Aim of the task:
Copy the data below exactly.

+++++

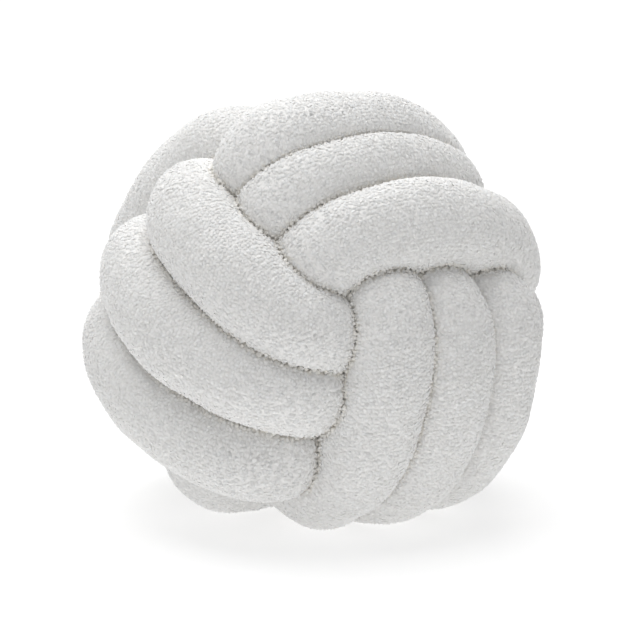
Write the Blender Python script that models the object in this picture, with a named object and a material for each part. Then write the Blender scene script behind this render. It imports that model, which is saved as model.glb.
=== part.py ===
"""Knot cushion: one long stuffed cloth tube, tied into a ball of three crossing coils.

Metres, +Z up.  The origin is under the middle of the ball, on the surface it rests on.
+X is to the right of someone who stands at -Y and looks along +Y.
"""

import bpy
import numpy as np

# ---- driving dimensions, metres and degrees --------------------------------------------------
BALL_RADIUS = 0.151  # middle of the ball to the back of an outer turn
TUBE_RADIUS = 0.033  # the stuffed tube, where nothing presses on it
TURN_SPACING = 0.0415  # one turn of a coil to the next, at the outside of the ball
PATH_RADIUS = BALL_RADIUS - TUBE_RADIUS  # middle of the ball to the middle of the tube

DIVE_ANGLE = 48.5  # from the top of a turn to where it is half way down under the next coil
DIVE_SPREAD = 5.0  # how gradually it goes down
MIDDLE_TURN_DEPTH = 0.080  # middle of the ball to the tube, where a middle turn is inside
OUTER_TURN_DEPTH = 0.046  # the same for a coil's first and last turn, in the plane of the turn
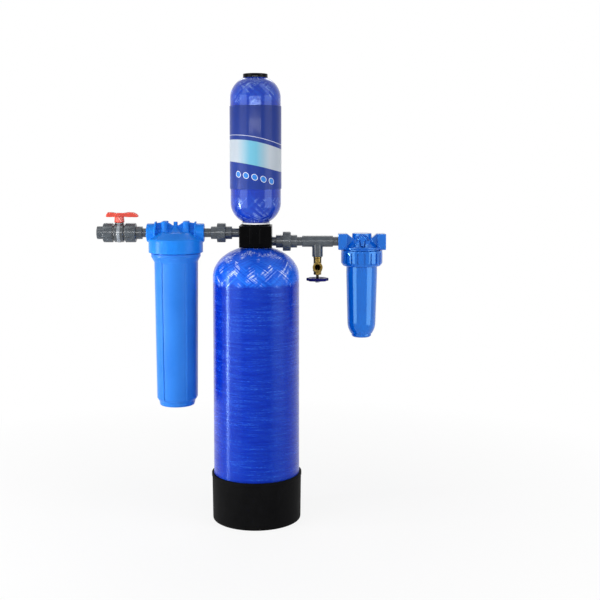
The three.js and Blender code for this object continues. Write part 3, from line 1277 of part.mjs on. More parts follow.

+++++

Solved exercise:
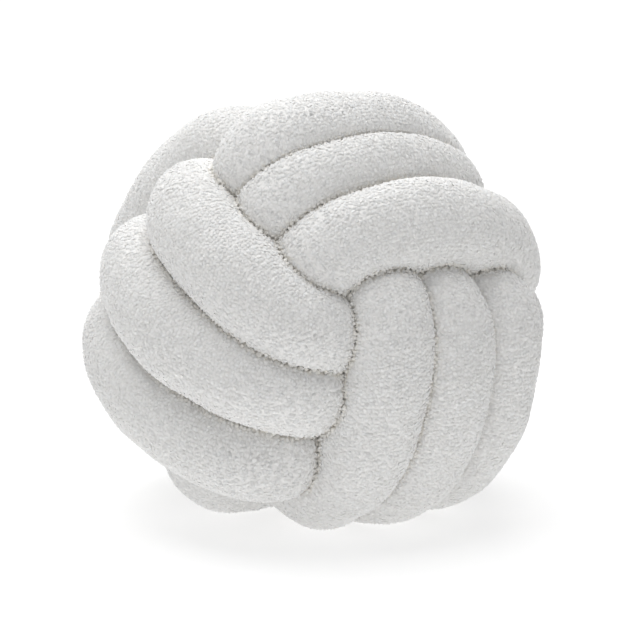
Write the Blender Python script that models the object in this picture, with a named object and a material for each part. Then write the Blender scene script behind this render. It imports that model, which is saved as model.glb.
=== part.py ===
"""Knot cushion: one long stuffed cloth tube, tied into a ball of three crossing coils.

Metres, +Z up.  The origin is under the middle of the ball, on the surface it rests on.
+X is to the right of someone who stands at -Y and looks along +Y.
"""

import bpy
import numpy as np

# ---- driving dimensions, metres and degrees --------------------------------------------------
BALL_RADIUS = 0.151  # middle of the ball to the back of an outer turn
TUBE_RADIUS = 0.033  # the stuffed tube, where nothing presses on it
TURN_SPACING = 0.0415  # one turn of a coil to the next, at the outside of the ball
PATH_RADIUS = BALL_RADIUS - TUBE_RADIUS  # middle of the ball to the middle of the tube

DIVE_ANGLE = 48.5  # from the top of a turn to where it is half way down under the next coil
DIVE_SPREAD = 5.0  # how gradually it goes down
MIDDLE_TURN_DEPTH = 0.080  # middle of the ball to the tube, where a middle turn is inside
OUTER_TURN_DEPTH = 0.046  # the same for a coil's first and last turn, in the plane of the turn
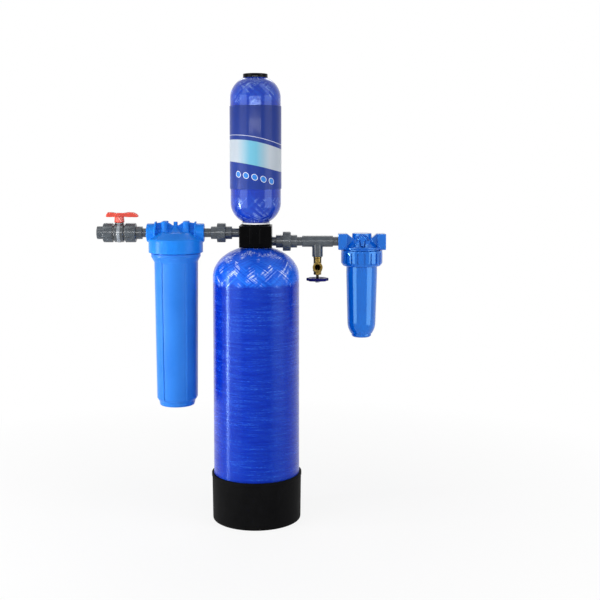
The three.js and Blender code for this object continues. Write part 3, from line 1277 of part.mjs on. More parts follow.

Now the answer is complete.